En un ambiente que difícilmente podríamos tachar de optimista
dieron comienzo esta semana en Jerusalén las consultas bilaterales sobre el
porvenir de los territorios ocupados por Israel en 1967. Pese a que la jerga
oficial empleada por la Administración Obama alude, como siempre, al “proceso
de paz”, pocos analistas depositan esperanzas en este diálogo, que la
diplomacia estadounidense pretende limitar a un período de… nueve meses. ¿Nueve
meses para la solución de un conflicto milenario?
Las consignas de Washington son claras: las consultas no deben
estar supeditadas a “condiciones previas” impuestas por la delegación palestina
(por ello se entiende la congelación de la política de asentamientos judíos en Cisjordania
y Jerusalén Este), no se puede ni se debe abandonar la mesa de negociaciones y,
por último, conviene mantener la máxima discreción acerca de los conflictivos temas
inscritos en el orden del día. Porque esta vez hay que negociarlo todo: la
estructura del futuro Estado palestino y las garantías de seguridad, el
porvenir de las fronteras y el estatuto jurídico de los asentamientos, la
capitalidad de Jerusalén, la espinosa cuestión de los refugiados, es decir, del
derecho de retorno de unos seis millones de palestinos exiliados en la región
y/o en países de ultramar, el reparto equitativo de los recursos hídricos de Cisjordania.
En resumidas cuentas, la totalidad de los asuntos pendientes tras la firma de los
Acuerdos de Oslo y de los protocolos adicionales elaborados en la última década
del siglo pasado.
En el capítulo de los “sacrificios dolorosos” anunciados por
las autoridades de Tel Aviv figura la liberación de 104 presos palestinos detenidos
por los israelíes antes de la firma de los Acuerdos de Oslo.
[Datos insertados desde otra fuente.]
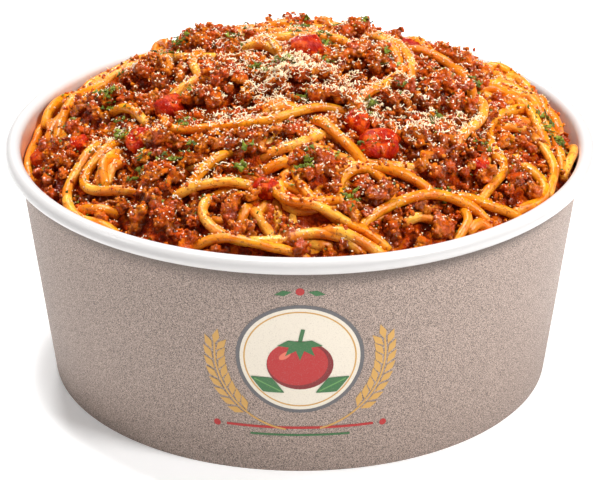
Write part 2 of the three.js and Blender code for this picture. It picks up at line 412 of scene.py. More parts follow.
def strewn_point(rng, limit=HEAP_RADIUS - 2):
    """A plan point anywhere on the heap, all places being equally likely."""
    away, angle = limit * math.sqrt(rng.random()), rng.uniform(0, 2 * math.pi)
    return away * math.cos(angle), away * math.sin(angle)


def scattered(rng, count):
    """Plan points spread evenly over the heap."""
    return [strewn_point(rng) for _ in range(count)]


BEND_RADII = (9, 34)       # a wandering strand's tightest and widest bend, in mm
STRAND_LENGTHS = (45, 105)
NEW_BEND = 0.015           # chance at each point that it starts another bend
EDGE_SHARE = 0.25          # share of strands that turn only close to the wall


def wandering_plan(rng, spacing, edge_bend=9.0, inner_bend=6.5):
    """A plan route that bends slowly and, near the wall, turns along it with one of the two radii."""
    limit = HEAP_RADIUS - 2.5
    at_edge = rng.random() < EDGE_SHARE
    margin, turn_back = (7, edge_bend) if at_edge else (12, inner_bend)
    point = Vector(strewn_point(rng, limit))
    heading = rng.uniform(0, 2 * math.pi)
    bend = rng.choice((-1, 1)) / rng.uniform(*BEND_RADII)
    route = []
    for _ in range(int(rng.uniform(*STRAND_LENGTHS) / spacing)):
        route.append(point.copy())
        if rng.random() < NEW_BEND:
            bend = rng.choice((-1, 1)) / rng.uniform(*BEND_RADII)
        heading += bend * spacing
        step = Vector((math.cos(heading), math.sin(heading)))
        outward = point.normalized()
        if point.length > limit - margin and step.dot(outward) > (0 if at_edge else -0.5):
            bend = (1 if outward.cross(step) >= 0 else -1) / turn_back
        point += step * spacing
        if point.length > limit:
            point *= limit / point.length
    return route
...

En algunos casos,
se trata, al parecer, de autores de “delitos de sangre”, condenados por la muerte de ciudadanos israelíes.
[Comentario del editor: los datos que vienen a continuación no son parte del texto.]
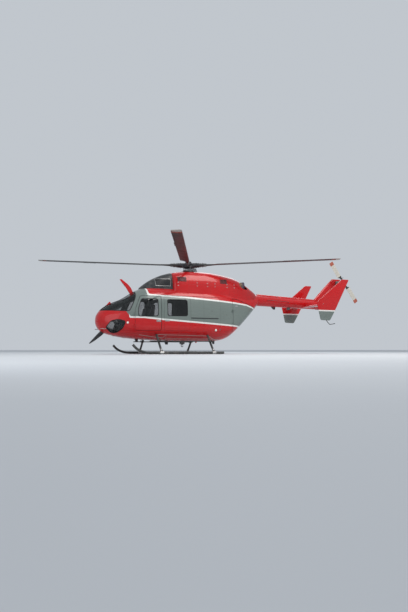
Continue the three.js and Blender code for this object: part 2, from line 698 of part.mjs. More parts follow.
for (const [name, x] of Object.entries(CROSS_TUBES)) add(`cross_tube_${name}`, "black", crossTubeSeated(x));
add("intake_fairing", "black", deckShell(FAIRING_SECTIONS));
add("engine_cowling", "red", engineCowling());
add("main_gearbox", "steel", mainGearbox());
add("rotor_mast", "steel", rotorMast());
add("rotor_hub", "black", rotorHub());
for (let i = 0; i < 4; i++) addGeometry(`rotor_blade_${i + 1}`, "blade", rotorBlade(i));
add("tail_boom", "red", tailBoom());
add("tail_fin", "red", tailFinSolid);
add("stabiliser", "red", stabiliserSolid(0));
add("tail_bumper", "black", tailBumper());
add("tail_gearbox", "black", tailGearbox());
add("tail_rotor", "blade", tailRotor());
add("upper_cutter", "red", upperCutter());
add("lower_cutter", "black", lowerCutter());
add("hook_plate", "steel", hookPlate());

const footprint = new THREE.Box3().setFromObject(helicopter);
const centre = footprint.getCenter(new THREE.Vector3());
helicopter.position.set(-centre.x, -centre.y, -footprint.min.z);

export default helicopter;
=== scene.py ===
# %% [markdown]
# A light twin-engine helicopter, parked on its skids.
#
# The packed model is the frame: where each part is and what it rides on. This lesson puts the
# finished surfaces on it, one step at a time. Each step says what the real thing is, how it could
# be made in Blender, and why this way was chosen.

# %% The frame
import json
import math

import bmesh
import bpy
from mathutils import Matrix, Vector
from mathutils.bvhtree import BVHTree


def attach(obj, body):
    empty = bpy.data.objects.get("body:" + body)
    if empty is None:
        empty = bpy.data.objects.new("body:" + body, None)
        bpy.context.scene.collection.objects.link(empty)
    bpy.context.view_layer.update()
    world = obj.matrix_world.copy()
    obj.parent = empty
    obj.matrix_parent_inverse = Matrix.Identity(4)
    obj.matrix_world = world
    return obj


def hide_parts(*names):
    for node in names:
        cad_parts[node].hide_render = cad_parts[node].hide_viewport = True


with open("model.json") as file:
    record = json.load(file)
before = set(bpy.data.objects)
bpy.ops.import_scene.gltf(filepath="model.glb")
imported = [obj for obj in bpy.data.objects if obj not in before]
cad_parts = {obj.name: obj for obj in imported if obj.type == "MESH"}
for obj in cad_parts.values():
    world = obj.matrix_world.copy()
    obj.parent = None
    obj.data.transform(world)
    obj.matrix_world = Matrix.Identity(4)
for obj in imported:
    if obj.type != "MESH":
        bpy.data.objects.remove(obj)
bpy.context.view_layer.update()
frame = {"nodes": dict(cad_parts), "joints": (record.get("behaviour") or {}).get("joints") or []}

# %% [markdown]
# Drawings of a helicopter start at the rotor mast, because lift and balance do. So every piece here
# is built from the mast and moved to the frame's origin once, when it is finished. The mast's place
# comes from the joint that the main rotor turns on.

# %% The mast
joints = {joint["name"]: joint for joint in frame["joints"]}
MAST = joints["main_rotor_spin"]["pos_m"][0]
HUB_HEIGHT = joints["main_rotor_spin"]["pos_m"][2]
SIDES = (("left", 1), ("right", -1))
print("mast at x =", round(MAST, 3), "and rotor head at z =", round(HUB_HEIGHT, 3))

# %% [markdown]
# The photograph looks up at the aircraft from its port side, a little ahead of abeam. This one is
# parked on a floor, so the camera keeps that side and goes down to the floor's level. A long lens
# keeps the photograph's proportions.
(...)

En el capítulo “hago lo que se me antoja”, se inscribe el
anuncio del Gobierno Netanyahu de iniciar la construcción de alrededor de 2.000
nuevas viviendas en los asentamientos Cisjordania y Jerusalén Este. Pero esta
vez, los palestinos no tienen derecho a indignarse; el actual inquilino de la
Casa Blanca no parece muy propenso a escuchar su voz. Aun así, el presidente Mahmúd
Abbas confía en las discretas o secretas promesas de Barack Obama. Y aunque el
contenido de dichos compromisos no ha trascendido, el líder palestino asegura que
las garantías ofrecidas por la Casa Blanca son bastante fuertes para contener
la ira de sus compatriotas ante las nuevas manifestaciones de arrogancia
israelí.
Hace apenas unas horas, los medios de comunicación
occidentales volvieron a aludir a la tan socorrida “última oportunidad” que ofrece
la nueva ronda de consultas israelo-palestinas. Pero, seamos pragmáticos: basta
con analizar el perfil de los protagonistas de este nuevo y desafortunado guion
mediático para comprender que el diálogo no parece viable. El responsable de la
diplomacia estadounidense para Oriente Medio, Martin Indyk, procede del AIPAC,
el famoso lobby judío norteamericano de Washington. Indyk, australiano de
origen, ostentó el cargo de embajador de los Estados Unidos en Tel Aviv.
La ministra de Justicia israelí, Tzipi Livni, llegó a la
política merced a su carrera en los servicios de inteligencia hebreos. Fue,
durante años, la cabeza visible del Mosad en Francia.
El jefe de la delegación palestina, Saeb Erakat, unos de los
artífices de los Acuerdos de Oslo, no disimula siquiera su pesimismo acerca de
la utilidad de las consultas.
A ello conviene añadir el rechazo frontal de la cúpula de
Hamás y la Yihad Islámica a las negociaciones con Israel, el creciente odio al Estado
hebreo registrado en el seno de la opinión pública árabe; un odio que se debe ante
todo a la campaña “antisionista” llevada a cabo por grupos radicales durante
las llamadas “primaveras árabes”, el… otro error de cálculo de la geoestrategia
estadounidense.
Es ese contexto, el optimismo y los comentarios sobran.